I have been making this argument for some time; I'm delighted to
see it coming from someone else.  This is why I think it's WAY
more important for us to keep the software at the heart of the
Internet Open Source than it is to beat Windows on the desktop. 
I first made this argument, to an unenthusiastic Linux crowd,
back in 1997, at the same Linux Kongress in Wurzburg where Eric
first delivered The Cathedral and the Bazaar.

Obviously, it's great how much success Linux is seeing against
Windows, but I continue to feel that the real threat is in the
web space.  And it's not just a threat from Microsoft--IIS vs
Apache, or ASP vs Perl--it's a threat from the builders of what
I've called "the next generation of computer applications".

After all, more people are buying computers these days to use
email and web sites like Amazon and Yahoo than they are to use
Windows or Microsoft Office.  Even though they are using Windows
to get there, it's somewhat incidental to them.

What's really interesting to realize is that none of these
companies "distributes software" in the traditional sense. 
Maps.yahoo.com was deployed without any distribution, but it sure
as shooting is a new software application.

What bothers me is that because these companies don't distribute
software, but instead provide services, they don't think about
how to keep the ecosystem healthy, and how dependent they are on
the open source community for the platform they've built on.

After all, Yahoo, Amazon, and even AOL (which I believe runs a
much-hacked version of sendmail somewhere down deep) have
critical parts of their infrastructure on Open Source.  Yahoo is
very largely open source; Amazon has told me about 70% of the
software they use is OS.

So one of the challenges is to get these people to participate
more in the OSS community.

Unfortunately, this doesn't just mean "give some patches back to
Apache or Perl", it really means "open source some of your
applications."  Where is the  Open Source e-commerce shopping
cart, or affiliates program?

I fear that these companies consider their applications as their
competitive advantage.

As a result, I've started to see a further consequence of the
analogies between the PC hardware industry and the software
industry that I outline in the article I wrote for Open Sources
(see http://www.oreilly.com/catalog/opensources/book/tim.html): 
Just as the proprietary Microsoft software empire was built on
top of the open PC hardware specification, we're seeing new
proprietary "infoware" applications being built on top of the
open specifications and software of the net.

To me, all the arguments about maximizing programmer/fsb revenues
misses the point.  You don't maximize revenue in isolation.  One
of the great strengths of open source software has been that it
has enriched the entire software ecosystem, the ecosystem in
which anyone building computer products--whether free or
proprietary--operates.  A rich ecosystem makes everyone rich.

I guess I see the Internet still in one of the "robber baron"
periods, where everyone thinks of what they can take out of the
ecosystem--after all, it's free, a land of opportunity--and
doesn't worry about the long-term consequences.

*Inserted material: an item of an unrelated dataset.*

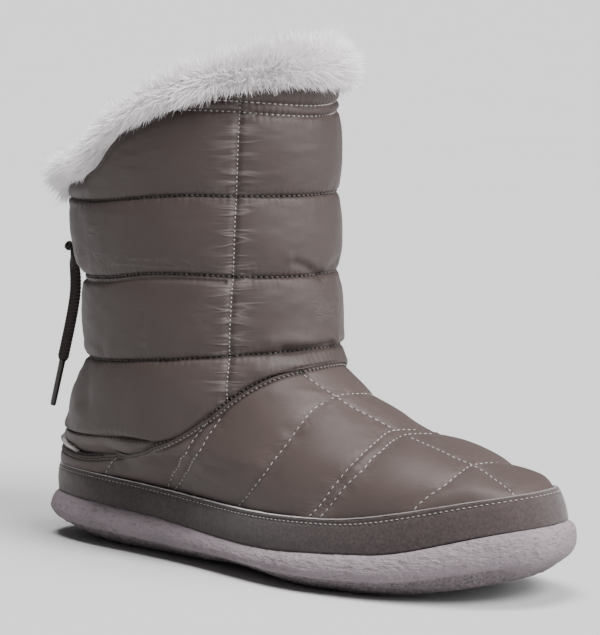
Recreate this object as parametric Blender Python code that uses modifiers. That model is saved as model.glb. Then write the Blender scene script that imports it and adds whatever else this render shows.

Think strip mining, clear-cutting, commercial farming with heavy
use of chemicals, etc. and you'll see much of the motivation
that's behind a lot of the Internet startups.  None of them has
thought much about what the landscape will look like when all the
clear cutting is done and the topsoil is gone.

My point:  the open source community does think about these
things.  Unfortunately, it spends most of its energy thinking
about them in the context of the previous generation of
applications (Windows, operating systems, et al) and not enough
thinking about where the internet is taking us.

All of which is to say that I think that Nick (as reported by
Frank) is right:  the money isn't in software, it's in providing
net-based services, and the question we ought to be spending some
time on is how open source plays in that space.  What kind of
licenses, and what kind of business models, make sense when
software is key to a company's success, but *software
distribution* isn't a significant revenue vector for that
company?

-- 
Tim O'Reilly @ O'Reilly & Associates, Inc.